What standard IT security resources cover:

  • How to exploit web application vulnerabilities

  • How to crack Windows passwords

  • How to perform SQL injection

  • How to bypass authentication in web interfaces

  • How to pivot through networks

HMIs as the bridge

HMIs are dangerous in OT environments not because they’re technically sophisticated targets. They’re dangerous because they bridge IT and OT networks, and that bridge is often poorly defended on both sides.

The simulator’s architecture includes this bridge:

  • The control HMI uupl-hmi (FUXA 1.1.7)

  • The engineering workstation uupl-eng-ws (dual-homed into control)

  • The enterprise workstation bursar-desk (over-privileged, the phishing target)

These workstations exist in the configuration, representing the various entry points an attacker might use. But the simulator’s testing focus is on what happens after compromise: the protocol-level interactions with PLCs and SCADA systems.

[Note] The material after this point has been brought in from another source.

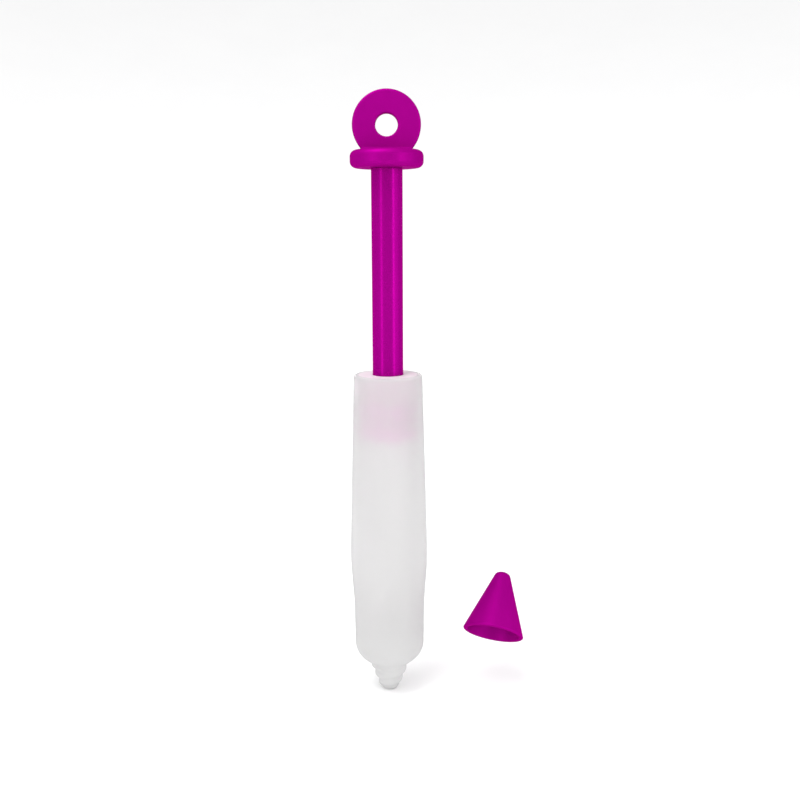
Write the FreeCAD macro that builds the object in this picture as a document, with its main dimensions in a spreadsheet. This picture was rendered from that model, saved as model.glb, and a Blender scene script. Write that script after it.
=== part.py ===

What Ponder’s testing revealed

Ponder’s testing journal acknowledged the HMIs but explained why protocol testing mattered more:

“HMI compromise is often straightforward. They’re Windows boxes with web interfaces, database backends, and all the familiar vulnerabilities. Standard web application security testing finds the problems, standard exploitation techniques gain access.

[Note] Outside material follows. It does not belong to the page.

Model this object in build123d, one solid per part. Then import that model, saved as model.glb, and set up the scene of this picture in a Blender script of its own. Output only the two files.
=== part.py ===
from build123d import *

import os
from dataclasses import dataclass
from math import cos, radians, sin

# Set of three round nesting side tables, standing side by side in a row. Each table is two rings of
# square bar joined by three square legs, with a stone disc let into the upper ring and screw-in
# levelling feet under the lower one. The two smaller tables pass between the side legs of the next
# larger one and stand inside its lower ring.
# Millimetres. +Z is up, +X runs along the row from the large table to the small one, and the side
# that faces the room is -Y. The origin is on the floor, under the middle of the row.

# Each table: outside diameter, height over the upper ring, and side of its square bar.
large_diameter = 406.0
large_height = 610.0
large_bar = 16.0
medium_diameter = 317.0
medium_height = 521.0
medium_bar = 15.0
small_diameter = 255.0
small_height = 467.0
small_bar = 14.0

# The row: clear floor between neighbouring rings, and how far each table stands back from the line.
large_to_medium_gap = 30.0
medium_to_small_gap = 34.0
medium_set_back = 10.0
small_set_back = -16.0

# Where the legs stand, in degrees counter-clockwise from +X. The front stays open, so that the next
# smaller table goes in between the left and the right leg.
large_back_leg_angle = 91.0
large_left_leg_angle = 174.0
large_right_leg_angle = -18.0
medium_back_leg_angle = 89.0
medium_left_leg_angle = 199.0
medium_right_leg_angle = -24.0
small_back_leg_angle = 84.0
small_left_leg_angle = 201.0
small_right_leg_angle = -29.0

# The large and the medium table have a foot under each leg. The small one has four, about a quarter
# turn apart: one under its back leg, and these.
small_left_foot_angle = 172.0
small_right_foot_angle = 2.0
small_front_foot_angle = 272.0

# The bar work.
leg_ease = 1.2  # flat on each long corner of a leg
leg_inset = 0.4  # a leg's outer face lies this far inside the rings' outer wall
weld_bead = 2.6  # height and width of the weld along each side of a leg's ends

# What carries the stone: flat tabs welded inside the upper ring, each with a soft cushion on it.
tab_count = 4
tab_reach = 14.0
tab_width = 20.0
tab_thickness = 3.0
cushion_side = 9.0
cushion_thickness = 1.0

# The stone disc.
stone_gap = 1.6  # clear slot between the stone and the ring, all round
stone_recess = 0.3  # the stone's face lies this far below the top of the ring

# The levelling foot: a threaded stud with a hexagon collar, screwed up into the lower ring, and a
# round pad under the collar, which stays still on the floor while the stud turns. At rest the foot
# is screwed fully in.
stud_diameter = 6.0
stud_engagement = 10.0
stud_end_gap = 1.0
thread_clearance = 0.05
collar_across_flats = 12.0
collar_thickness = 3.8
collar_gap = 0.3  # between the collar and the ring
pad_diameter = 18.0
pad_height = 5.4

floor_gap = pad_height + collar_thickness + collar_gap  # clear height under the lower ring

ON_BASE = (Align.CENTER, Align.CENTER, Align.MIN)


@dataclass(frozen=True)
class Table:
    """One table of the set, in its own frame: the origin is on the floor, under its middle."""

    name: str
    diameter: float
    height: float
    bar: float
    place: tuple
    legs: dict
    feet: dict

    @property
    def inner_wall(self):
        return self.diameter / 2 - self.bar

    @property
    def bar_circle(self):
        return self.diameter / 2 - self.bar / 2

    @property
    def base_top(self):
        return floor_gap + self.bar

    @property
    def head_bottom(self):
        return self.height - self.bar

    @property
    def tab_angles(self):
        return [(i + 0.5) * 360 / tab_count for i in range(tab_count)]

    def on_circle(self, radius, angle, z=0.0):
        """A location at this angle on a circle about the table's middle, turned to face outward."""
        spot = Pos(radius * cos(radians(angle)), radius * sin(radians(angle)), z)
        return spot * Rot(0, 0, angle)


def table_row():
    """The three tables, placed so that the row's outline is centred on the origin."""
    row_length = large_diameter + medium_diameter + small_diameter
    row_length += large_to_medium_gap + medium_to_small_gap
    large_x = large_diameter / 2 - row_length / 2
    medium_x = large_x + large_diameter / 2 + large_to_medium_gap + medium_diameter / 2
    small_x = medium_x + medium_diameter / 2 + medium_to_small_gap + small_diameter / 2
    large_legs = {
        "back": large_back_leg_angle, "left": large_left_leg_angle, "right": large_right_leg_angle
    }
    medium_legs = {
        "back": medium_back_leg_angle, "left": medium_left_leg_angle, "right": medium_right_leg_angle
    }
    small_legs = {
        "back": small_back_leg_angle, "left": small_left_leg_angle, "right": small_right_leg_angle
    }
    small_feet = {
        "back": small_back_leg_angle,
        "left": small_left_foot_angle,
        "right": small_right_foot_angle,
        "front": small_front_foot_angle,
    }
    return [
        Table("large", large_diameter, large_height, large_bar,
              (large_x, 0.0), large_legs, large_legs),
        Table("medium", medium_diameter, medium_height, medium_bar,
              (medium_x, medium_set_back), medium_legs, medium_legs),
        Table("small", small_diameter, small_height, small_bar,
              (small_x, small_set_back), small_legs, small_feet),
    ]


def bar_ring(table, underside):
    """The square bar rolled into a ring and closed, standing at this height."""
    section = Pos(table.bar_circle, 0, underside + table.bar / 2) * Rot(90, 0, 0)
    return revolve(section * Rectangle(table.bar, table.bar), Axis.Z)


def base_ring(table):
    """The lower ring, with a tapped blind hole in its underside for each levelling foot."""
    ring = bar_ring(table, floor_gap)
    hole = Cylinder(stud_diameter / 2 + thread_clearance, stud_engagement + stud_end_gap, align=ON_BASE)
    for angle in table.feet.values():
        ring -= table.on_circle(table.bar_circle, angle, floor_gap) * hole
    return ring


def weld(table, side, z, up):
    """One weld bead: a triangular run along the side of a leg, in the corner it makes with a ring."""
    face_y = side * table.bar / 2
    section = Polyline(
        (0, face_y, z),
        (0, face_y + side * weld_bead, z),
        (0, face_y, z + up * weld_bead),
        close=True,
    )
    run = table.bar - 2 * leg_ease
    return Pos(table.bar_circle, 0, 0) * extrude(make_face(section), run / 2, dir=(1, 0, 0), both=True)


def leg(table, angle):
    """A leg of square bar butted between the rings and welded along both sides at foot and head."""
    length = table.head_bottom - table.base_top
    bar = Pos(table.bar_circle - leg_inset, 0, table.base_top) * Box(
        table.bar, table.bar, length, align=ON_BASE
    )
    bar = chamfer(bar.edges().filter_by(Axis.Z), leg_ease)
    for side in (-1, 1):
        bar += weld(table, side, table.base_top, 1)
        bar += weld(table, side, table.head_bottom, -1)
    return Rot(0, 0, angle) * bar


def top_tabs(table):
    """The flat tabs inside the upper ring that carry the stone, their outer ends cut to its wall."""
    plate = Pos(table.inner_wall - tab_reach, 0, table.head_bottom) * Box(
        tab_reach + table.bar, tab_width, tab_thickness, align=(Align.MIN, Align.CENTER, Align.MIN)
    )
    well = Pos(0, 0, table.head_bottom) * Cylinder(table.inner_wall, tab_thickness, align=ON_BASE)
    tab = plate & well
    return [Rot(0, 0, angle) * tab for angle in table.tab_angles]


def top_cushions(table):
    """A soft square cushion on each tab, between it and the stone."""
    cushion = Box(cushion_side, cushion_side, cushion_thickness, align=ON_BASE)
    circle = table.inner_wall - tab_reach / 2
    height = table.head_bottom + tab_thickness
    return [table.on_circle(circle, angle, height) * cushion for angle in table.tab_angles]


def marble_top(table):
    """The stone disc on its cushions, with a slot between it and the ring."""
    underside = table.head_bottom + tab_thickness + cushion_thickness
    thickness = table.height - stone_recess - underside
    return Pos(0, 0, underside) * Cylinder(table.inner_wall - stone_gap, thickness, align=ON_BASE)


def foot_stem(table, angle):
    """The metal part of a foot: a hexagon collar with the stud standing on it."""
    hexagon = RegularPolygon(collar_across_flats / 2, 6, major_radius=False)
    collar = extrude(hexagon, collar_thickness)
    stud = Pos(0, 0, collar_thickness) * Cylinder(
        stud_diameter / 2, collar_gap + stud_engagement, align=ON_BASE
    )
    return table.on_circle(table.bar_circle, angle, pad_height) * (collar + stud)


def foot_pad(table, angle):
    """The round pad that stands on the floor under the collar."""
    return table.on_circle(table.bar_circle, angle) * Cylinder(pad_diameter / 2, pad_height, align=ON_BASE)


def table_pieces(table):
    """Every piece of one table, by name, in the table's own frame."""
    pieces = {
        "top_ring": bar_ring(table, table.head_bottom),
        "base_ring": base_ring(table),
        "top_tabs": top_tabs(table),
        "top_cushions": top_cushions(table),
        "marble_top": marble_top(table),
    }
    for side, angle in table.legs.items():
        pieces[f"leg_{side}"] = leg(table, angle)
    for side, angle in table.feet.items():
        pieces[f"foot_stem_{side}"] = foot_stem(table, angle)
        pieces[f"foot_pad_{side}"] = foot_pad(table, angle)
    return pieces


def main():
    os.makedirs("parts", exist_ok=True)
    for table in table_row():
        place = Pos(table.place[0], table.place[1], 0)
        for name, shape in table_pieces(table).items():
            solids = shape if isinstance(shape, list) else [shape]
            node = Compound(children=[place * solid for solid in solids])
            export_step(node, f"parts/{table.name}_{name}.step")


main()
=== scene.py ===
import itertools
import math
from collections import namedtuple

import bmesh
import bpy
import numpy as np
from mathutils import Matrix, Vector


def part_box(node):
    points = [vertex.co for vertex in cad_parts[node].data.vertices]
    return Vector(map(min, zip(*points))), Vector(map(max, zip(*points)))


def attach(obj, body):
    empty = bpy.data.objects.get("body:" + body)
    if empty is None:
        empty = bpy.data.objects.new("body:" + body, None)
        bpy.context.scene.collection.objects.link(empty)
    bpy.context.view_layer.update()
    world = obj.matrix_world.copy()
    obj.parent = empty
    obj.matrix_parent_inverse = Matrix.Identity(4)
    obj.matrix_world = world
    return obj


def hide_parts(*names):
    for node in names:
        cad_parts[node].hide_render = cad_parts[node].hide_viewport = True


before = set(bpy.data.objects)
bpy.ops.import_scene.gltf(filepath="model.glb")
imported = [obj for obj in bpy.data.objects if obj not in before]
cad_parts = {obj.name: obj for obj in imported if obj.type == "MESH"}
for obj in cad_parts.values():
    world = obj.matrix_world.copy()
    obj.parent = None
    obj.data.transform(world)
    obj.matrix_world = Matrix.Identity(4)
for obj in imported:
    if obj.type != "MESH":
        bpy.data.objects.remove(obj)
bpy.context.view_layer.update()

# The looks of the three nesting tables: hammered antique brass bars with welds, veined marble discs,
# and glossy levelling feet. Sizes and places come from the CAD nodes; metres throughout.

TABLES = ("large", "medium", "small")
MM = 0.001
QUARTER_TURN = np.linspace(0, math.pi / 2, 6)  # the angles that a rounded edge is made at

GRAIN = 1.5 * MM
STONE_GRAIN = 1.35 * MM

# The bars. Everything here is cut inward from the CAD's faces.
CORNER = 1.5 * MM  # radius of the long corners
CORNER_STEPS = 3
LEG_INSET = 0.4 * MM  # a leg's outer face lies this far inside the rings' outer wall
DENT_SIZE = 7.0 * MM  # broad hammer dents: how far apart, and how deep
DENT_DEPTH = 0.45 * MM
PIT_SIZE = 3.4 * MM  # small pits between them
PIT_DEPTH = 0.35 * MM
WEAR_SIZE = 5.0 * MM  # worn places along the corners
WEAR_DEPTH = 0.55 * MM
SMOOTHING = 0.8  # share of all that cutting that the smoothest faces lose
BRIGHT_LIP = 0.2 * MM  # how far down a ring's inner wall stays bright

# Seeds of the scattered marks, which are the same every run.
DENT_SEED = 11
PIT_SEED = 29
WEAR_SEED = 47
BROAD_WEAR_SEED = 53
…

“But once you’re in, then what? The HMI has legitimate connections to the PLC over Modbus, DNP3, and IEC-104. It connects to the SCADA server, and the OPC UA endpoints sit alongside. It has engineering reach into the field devices.

“Knowing how to exploit a web application gets you to the HMI. Knowing how to enumerate Modbus registers, falsify an IEC-104 datapoint, and browse and call OPC UA methods… that’s what lets you actually affect the industrial process.

“That’s the difficult part. That’s what’s uniquely OT. That’s what the simulator teaches.”

The realistic threat model

In actual OT security assessments, HMI compromise is often trivial. They run outdated software, have default credentials, lack proper segmentation from corporate networks, and inherit decades of Windows vulnerabilities. Getting access to an HMI is usually not the challenge.

The challenge is knowing what to do with that access. The simulator assumes you’ve already solved the HMI compromise problem (either through actual exploitation or by being given access for authorised testing) and teaches the next step: interacting with industrial protocols safely, effectively, and with understanding.

Where the protocols meet the interface

The HMIs in the simulator architecture represent the endpoint from which an attacker would launch protocol-level attacks. They’re the system that legitimately connects to:

  • The turbine PLC via Modbus TCP (port 502)

  • The turbine PLC over DNP3 and IEC-104

  • The OPC UA endpoints (the turbine sidecar and the DMZ gateways) on port 4840

  • The protective relays and actuators via Modbus

The simulator’s testing scripts demonstrate what an attacker would do from a compromised HMI: enumerate devices, read configurations, extract programmes, and understand the industrial process through protocol-level reconnaissance.

This is where HMI security meets protocol security. The HMI is the tool through which attacks are launched, but the protocols are where the actual industrial system compromise occurs.

Scripts run from the HMI perspective

Whilst the simulator doesn’t include HMI application vulnerability testing, all the reconnaissance and vulnerability assessment scripts represent what an attacker would do from a compromised HMI or engineering workstation.

Reconnaissance from an HMI:

  • Raw TCP probing - Initial connectivity testing

  • Turbine reconnaissance - Comprehensive Modbus enumeration

  • Modbus identity probe - Device fingerprinting

  • OPC UA connection test - SCADA connectivity

Vulnerability assessment from an HMI:

  • Modbus snapshot: read all registers and coils

  • OPC UA probe: anonymous browsing and method calls

  • IEC-104 interrogation: datapoint enumeration

  • Relay threshold read: the protection limits in the holding registers

All of these scripts assume you’re running them from a system that has network access to the OT protocols. In a real assessment, that system would typically be a compromised HMI or engineering workstation.

The HMI is the launching point. The scripts demonstrate what happens after launch.

The educational value

Standard IT security training teaches how to compromise HMIs. The UU P&L simulator teaches what to do next.

It’s the difference between knowing how to pick a lock (IT security) and knowing what to do once you’re inside the building (OT security). Both are necessary. One is well-covered by existing training. The other requires understanding industrial protocols, PLC architectures, and SCADA configurations.

Ponder’s conclusion: “HMI security is important. It’s also mostly IT security with industrial consequences. Protocol security is what makes OT genuinely different, and it’s what most security professionals don’t understand.

“The simulator teaches the different part.”

Further reading:

For HMI application security testing, standard web application security resources apply. The simulator focuses on industrial protocol security, assuming access to the OT network has already been achieved through HMI compromise or other means.